#### Data records

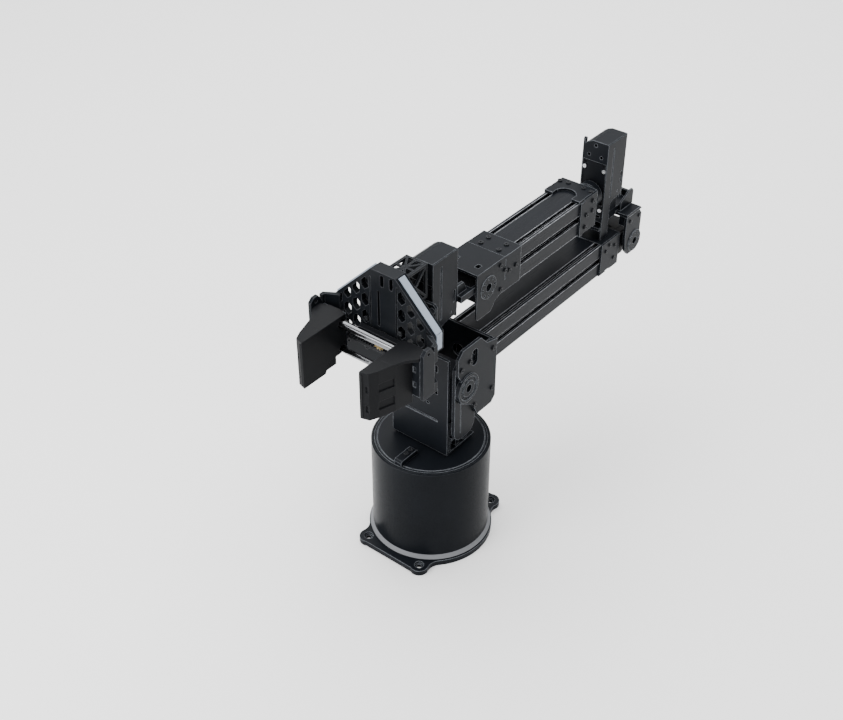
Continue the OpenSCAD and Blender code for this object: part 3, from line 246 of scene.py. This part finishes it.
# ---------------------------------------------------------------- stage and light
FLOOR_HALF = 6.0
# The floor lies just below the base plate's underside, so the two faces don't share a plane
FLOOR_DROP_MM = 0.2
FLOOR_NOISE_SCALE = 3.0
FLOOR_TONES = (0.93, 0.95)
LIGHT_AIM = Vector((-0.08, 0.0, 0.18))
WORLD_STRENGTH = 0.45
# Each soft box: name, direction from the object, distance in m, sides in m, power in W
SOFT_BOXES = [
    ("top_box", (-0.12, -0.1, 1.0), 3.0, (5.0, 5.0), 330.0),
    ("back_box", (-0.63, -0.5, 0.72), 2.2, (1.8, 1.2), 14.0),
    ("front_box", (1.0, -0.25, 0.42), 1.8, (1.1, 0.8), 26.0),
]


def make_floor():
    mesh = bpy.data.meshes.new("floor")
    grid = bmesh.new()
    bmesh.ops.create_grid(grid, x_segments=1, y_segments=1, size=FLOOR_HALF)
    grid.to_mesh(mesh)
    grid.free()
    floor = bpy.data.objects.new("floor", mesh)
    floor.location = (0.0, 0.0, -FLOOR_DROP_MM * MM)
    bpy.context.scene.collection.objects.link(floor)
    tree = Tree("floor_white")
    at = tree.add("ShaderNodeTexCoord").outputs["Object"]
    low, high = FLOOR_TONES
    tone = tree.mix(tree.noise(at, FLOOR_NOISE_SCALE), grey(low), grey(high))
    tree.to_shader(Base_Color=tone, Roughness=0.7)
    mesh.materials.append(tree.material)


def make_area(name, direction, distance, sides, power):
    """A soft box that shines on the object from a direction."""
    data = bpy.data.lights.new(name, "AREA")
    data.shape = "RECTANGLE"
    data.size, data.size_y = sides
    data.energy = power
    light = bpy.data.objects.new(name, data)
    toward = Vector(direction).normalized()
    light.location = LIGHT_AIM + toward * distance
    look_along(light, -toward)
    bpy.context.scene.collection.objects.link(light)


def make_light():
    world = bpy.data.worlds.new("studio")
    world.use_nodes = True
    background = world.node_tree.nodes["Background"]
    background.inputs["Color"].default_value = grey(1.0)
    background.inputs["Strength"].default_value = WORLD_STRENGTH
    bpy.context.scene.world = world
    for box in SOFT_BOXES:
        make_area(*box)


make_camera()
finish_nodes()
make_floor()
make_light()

########
#### Data records

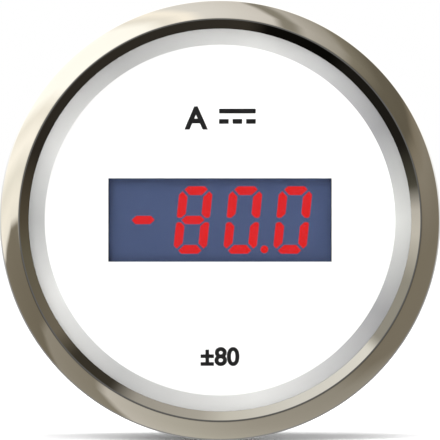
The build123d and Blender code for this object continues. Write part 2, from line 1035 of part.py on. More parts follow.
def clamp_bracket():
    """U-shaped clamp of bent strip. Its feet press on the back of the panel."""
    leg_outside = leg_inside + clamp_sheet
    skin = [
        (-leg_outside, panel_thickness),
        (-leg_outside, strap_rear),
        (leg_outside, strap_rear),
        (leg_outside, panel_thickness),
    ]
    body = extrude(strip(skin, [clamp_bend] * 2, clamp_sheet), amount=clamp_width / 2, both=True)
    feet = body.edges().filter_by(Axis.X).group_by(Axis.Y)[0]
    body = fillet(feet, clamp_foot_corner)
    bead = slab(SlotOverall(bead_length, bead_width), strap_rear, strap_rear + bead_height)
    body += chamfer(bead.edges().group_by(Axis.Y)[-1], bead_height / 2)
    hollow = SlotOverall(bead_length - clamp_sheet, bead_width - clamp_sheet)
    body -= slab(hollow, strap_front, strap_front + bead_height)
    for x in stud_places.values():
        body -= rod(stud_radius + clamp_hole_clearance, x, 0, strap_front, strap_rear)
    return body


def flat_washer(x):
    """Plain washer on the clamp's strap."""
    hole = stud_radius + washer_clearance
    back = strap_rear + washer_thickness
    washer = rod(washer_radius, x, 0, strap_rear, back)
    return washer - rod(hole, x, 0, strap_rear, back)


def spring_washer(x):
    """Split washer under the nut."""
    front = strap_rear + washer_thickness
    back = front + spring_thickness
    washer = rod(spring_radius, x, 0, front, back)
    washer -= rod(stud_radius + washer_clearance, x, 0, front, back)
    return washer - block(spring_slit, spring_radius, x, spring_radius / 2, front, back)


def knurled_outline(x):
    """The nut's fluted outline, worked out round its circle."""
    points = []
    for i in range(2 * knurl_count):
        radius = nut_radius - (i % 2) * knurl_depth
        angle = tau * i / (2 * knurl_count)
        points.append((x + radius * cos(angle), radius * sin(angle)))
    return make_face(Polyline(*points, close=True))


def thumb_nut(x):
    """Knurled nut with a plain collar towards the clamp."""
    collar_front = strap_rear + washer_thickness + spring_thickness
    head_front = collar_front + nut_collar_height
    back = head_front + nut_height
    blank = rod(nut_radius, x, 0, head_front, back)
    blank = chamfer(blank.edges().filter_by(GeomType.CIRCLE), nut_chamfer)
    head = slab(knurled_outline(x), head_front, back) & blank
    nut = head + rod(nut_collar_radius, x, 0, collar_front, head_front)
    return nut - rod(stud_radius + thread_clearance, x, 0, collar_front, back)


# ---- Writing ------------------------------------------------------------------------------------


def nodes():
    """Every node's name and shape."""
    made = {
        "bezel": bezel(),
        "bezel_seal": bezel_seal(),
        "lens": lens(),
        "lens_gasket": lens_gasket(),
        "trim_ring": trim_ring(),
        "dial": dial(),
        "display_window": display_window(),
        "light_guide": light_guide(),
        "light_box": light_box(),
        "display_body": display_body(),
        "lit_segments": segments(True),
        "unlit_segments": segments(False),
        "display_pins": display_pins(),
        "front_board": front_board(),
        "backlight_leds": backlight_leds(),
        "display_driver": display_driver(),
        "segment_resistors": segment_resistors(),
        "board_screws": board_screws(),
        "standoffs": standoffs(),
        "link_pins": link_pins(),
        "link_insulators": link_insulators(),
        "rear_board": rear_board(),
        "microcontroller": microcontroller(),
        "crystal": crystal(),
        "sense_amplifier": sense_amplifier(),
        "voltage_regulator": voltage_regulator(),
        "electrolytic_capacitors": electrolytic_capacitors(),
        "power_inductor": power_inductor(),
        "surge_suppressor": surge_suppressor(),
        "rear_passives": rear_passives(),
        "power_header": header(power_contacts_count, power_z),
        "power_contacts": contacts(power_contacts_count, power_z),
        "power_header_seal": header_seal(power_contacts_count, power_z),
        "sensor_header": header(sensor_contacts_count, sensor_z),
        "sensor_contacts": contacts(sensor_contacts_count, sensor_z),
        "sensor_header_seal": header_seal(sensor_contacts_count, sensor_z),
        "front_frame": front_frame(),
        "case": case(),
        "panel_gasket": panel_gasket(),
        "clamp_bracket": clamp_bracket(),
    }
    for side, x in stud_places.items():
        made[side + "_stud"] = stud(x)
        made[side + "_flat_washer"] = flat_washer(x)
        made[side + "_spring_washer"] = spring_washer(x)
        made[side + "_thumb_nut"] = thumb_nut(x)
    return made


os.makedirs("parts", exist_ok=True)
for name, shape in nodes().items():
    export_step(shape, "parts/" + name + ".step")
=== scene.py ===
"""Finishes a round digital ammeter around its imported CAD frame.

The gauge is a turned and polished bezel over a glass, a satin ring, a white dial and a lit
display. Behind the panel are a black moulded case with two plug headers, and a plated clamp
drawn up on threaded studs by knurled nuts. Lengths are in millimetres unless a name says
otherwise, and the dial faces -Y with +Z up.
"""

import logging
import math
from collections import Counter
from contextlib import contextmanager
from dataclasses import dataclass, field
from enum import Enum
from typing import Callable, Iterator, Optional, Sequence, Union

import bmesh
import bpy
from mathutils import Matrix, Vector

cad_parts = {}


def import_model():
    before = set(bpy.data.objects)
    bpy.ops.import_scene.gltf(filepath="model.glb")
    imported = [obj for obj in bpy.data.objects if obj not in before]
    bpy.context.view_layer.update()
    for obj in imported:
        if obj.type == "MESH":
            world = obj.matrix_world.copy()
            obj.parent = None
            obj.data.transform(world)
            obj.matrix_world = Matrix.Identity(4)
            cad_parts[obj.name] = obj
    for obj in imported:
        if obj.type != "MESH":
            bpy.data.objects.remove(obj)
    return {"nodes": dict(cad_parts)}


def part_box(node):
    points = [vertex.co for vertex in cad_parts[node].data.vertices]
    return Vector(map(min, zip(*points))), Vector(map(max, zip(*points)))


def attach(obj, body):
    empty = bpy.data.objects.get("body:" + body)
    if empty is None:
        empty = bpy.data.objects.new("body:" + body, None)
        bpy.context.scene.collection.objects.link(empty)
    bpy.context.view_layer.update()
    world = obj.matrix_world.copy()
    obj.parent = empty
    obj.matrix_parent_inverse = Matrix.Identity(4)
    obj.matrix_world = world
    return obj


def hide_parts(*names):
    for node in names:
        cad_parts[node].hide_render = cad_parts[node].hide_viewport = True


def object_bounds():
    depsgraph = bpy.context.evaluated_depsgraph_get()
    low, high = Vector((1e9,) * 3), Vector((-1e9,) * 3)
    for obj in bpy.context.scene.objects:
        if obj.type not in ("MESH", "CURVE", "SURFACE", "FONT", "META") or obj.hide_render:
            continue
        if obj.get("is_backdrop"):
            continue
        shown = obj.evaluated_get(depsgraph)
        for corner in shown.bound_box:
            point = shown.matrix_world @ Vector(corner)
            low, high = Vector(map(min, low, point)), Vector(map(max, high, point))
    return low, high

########

Problem description> Write out each line exactly as it appears, from the line with "Continue the OpenSCAD" up to and including the line with "bpy.context.scene.collection.objects.link(light)".

Output for this exercise>
Continue the OpenSCAD and Blender code for this object: part 3, from line 246 of scene.py. This part finishes it.
# ---------------------------------------------------------------- stage and light
FLOOR_HALF = 6.0
# The floor lies just below the base plate's underside, so the two faces don't share a plane
FLOOR_DROP_MM = 0.2
FLOOR_NOISE_SCALE = 3.0
FLOOR_TONES = (0.93, 0.95)
LIGHT_AIM = Vector((-0.08, 0.0, 0.18))
WORLD_STRENGTH = 0.45
# Each soft box: name, direction from the object, distance in m, sides in m, power in W
SOFT_BOXES = [
    ("top_box", (-0.12, -0.1, 1.0), 3.0, (5.0, 5.0), 330.0),
    ("back_box", (-0.63, -0.5, 0.72), 2.2, (1.8, 1.2), 14.0),
    ("front_box", (1.0, -0.25, 0.42), 1.8, (1.1, 0.8), 26.0),
]


def make_floor():
    mesh = bpy.data.meshes.new("floor")
    grid = bmesh.new()
    bmesh.ops.create_grid(grid, x_segments=1, y_segments=1, size=FLOOR_HALF)
    grid.to_mesh(mesh)
    grid.free()
    floor = bpy.data.objects.new("floor", mesh)
    floor.location = (0.0, 0.0, -FLOOR_DROP_MM * MM)
    bpy.context.scene.collection.objects.link(floor)
    tree = Tree("floor_white")
    at = tree.add("ShaderNodeTexCoord").outputs["Object"]
    low, high = FLOOR_TONES
    tone = tree.mix(tree.noise(at, FLOOR_NOISE_SCALE), grey(low), grey(high))
    tree.to_shader(Base_Color=tone, Roughness=0.7)
    mesh.materials.append(tree.material)


def make_area(name, direction, distance, sides, power):
    """A soft box that shines on the object from a direction."""
    data = bpy.data.lights.new(name, "AREA")
    data.shape = "RECTANGLE"
    data.size, data.size_y = sides
    data.energy = power
    light = bpy.data.objects.new(name, data)
    toward = Vector(direction).normalized()
    light.location = LIGHT_AIM + toward * distance
    look_along(light, -toward)
    bpy.context.scene.collection.objects.link(light)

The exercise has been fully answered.